How to Get DPDK with pdump Running

The purpose of this experiment is to get Intel's DPDK framework up and running on a virtual machine.

Useful Materials

VMWare info on Intel DPDK

How to Compile DPDK

Info on Linux Drivers for DPDK

My Environment

I am running this inital test on ESXi 6.7 in a virtual machine

CentOS Release Info

NAME="CentOS Linux"
VERSION="7 (Core)"
ID="centos"
ID_LIKE="rhel fedora"
VERSION_ID="7"
PRETTY_NAME="CentOS Linux 7 (Core)"
ANSI_COLOR="0;31"
CPE_NAME="cpe:/o:centos:centos:7"
HOME_URL="https://www.centos.org/"
BUG_REPORT_URL="https://bugs.centos.org/"

CENTOS_MANTISBT_PROJECT="CentOS-7"
CENTOS_MANTISBT_PROJECT_VERSION="7"
REDHAT_SUPPORT_PRODUCT="centos"
REDHAT_SUPPORT_PRODUCT_VERSION="7"

CentOS Linux release 7.7.1908 (Core)
CentOS Linux release 7.7.1908 (Core)

Kernel Info

Linux centos.lan 3.10.0-1062.4.1.el7.x86_64 #1 SMP Fri Oct 18 17:15:30 UTC 2019 x86_64 x86_64 x86_64 GNU/Linux

Installation

Configure GRUB Command Line for Virtualized DPDK

In order for DPDK to work in a virtual environment you must disable memory protection. The reason for this is that with memory protection enabled CentOS will block read/write/execution to the DMA'd portion of memory. See this post.

Do the following:

  1. cd /etc/default
  2. vim grub
  3. Edit GRUB-CMDLINE and Add “nopku”

            GRUB_CMDLINE_LINUX="crashkernel=auto rd.lvm.lv=centos/root rd.lvm.lv=centos/swap rhgb quiet nopku  transparent_hugepage=never log_buf_len=8M"
    
  4. Recompile grub: sudo grub2-mkconfig -o /boot/grub2/grub.cfg

  5. reboot

Install DPDK

  1. Download from https://core.dpdk.org/download/
  2. Run yum install -y gcc numactl-devel kernel-devel pciutils elfutils-libelf-devel make libpcap python3 tar vim wget tmux vim mlocate hwloc libpcap-devel
  3. Extract dpdk and cd into its directory
  4. set the environment variable RTE_SDK. It is the directory in which you extracted all the DPDK files. export RTE_SDK=<YOUR_DIR>
  5. Run make install T=x86_64-native-linux-gcc DESTDIR=<INSTALL_DIR> to build dpdk. Ensure your install directory exists.

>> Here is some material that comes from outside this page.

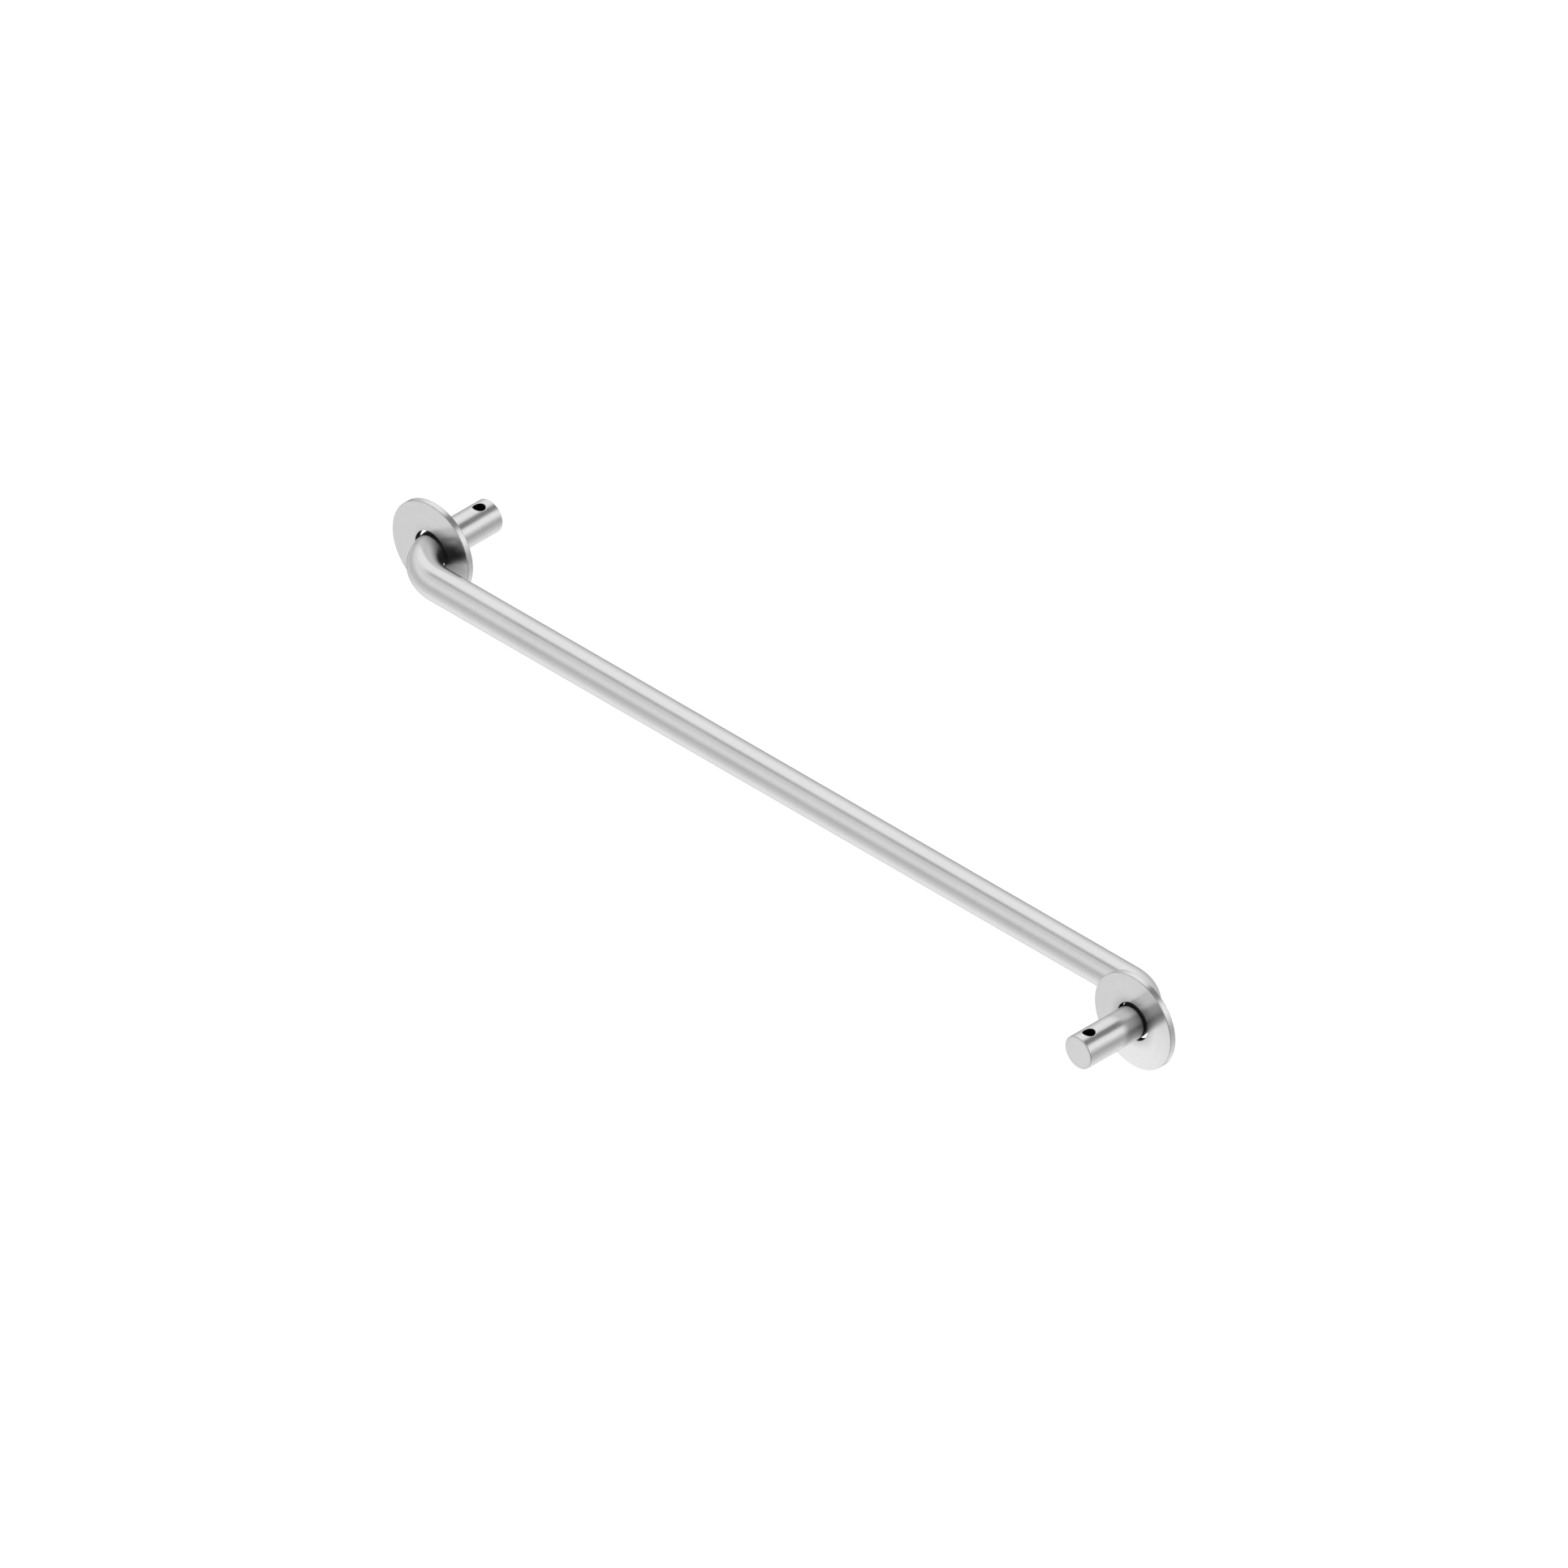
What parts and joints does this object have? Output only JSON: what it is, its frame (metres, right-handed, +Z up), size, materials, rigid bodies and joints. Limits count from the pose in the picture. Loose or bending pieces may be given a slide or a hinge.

Once an DPDK target environment directory has been created (such as x86_64-native-linux-gcc), it contains all libraries and header files required to build an application. When compiling an application in the Linux* environment on the DPDK, the following variables must be exported:

  • RTE_TARGET - Points to the DPDK target environment directory.
    export RTE_TARGET=/opt/dpdk-19.08/x86_64-native-linux-gcc
    

You may want to add this variable and RTE_SDK to ~/.bash_profile

Configuration

Update Ulimits

  1. Edit the security limits with vim /etc/security/limits.conf
  2. Add the following lines at the end of the file:

    root    hard   memlock           unlimited
    root    soft   memlock           unlimited
    
  3. Reboot and see if the system has the newly updated value

Configure vfio-pci to Load on Boot

  1. Go to /etc/modules-load.d/

    cd /etc/modules-load.d
    
  2. Run echo vfio-pci > vfio-pci.conf

  3. If you don't reboot you will need to run modprobe vfio-pci

Configure Ports

  1. Move to your INSTALL_DIR and run ./usertools/dpdk-setup.sh. This should give you a menu with all available DPDK options. The menu is setup in such a way that you must perform each step listed in the menu. If things have gone correctly to this point your Step 1 should look like the following:

    ----------------------------------------------------------
    Step 1: Select the DPDK environment to build
    ----------------------------------------------------------
    [1] *
    
  2. My menu looks like this:

    ----------------------------------------------------------
    Step 1: Select the DPDK environment to build
    ----------------------------------------------------------
    [1] *
    
    ----------------------------------------------------------
    Step 2: Setup linux environment
    ----------------------------------------------------------
    [2] Insert IGB UIO module
    [3] Insert VFIO module
    [4] Insert KNI module
    [5] Setup hugepage mappings for non-NUMA systems
    [6] Setup hugepage mappings for NUMA systems
    [7] Display current Ethernet/Baseband/Crypto device settings
    [8] Bind Ethernet/Baseband/Crypto device to IGB UIO module
    [9] Bind Ethernet/Baseband/Crypto device to VFIO module
    [10] Setup VFIO permissions
    
    ----------------------------------------------------------
    Step 3: Run test application for linux environment
    ----------------------------------------------------------
    [11] Run test application ($RTE_TARGET/app/test)
    [12] Run testpmd application in interactive mode ($RTE_TARGET/app/testpmd)
    
    ----------------------------------------------------------
    Step 4: Other tools
    ----------------------------------------------------------
    [13] List hugepage info from /proc/meminfo
    
    ----------------------------------------------------------
    Step 5: Uninstall and system cleanup
    ----------------------------------------------------------
    [14] Unbind devices from IGB UIO or VFIO driver
    [15] Remove IGB UIO module
    [16] Remove VFIO module
    [17] Remove KNI module
    [18] Remove hugepage mappings
    
    [19] Exit Script
    

WARNING: If you run Option 3 to insert the VFIO module I found that it actually caused DPDK to stop working.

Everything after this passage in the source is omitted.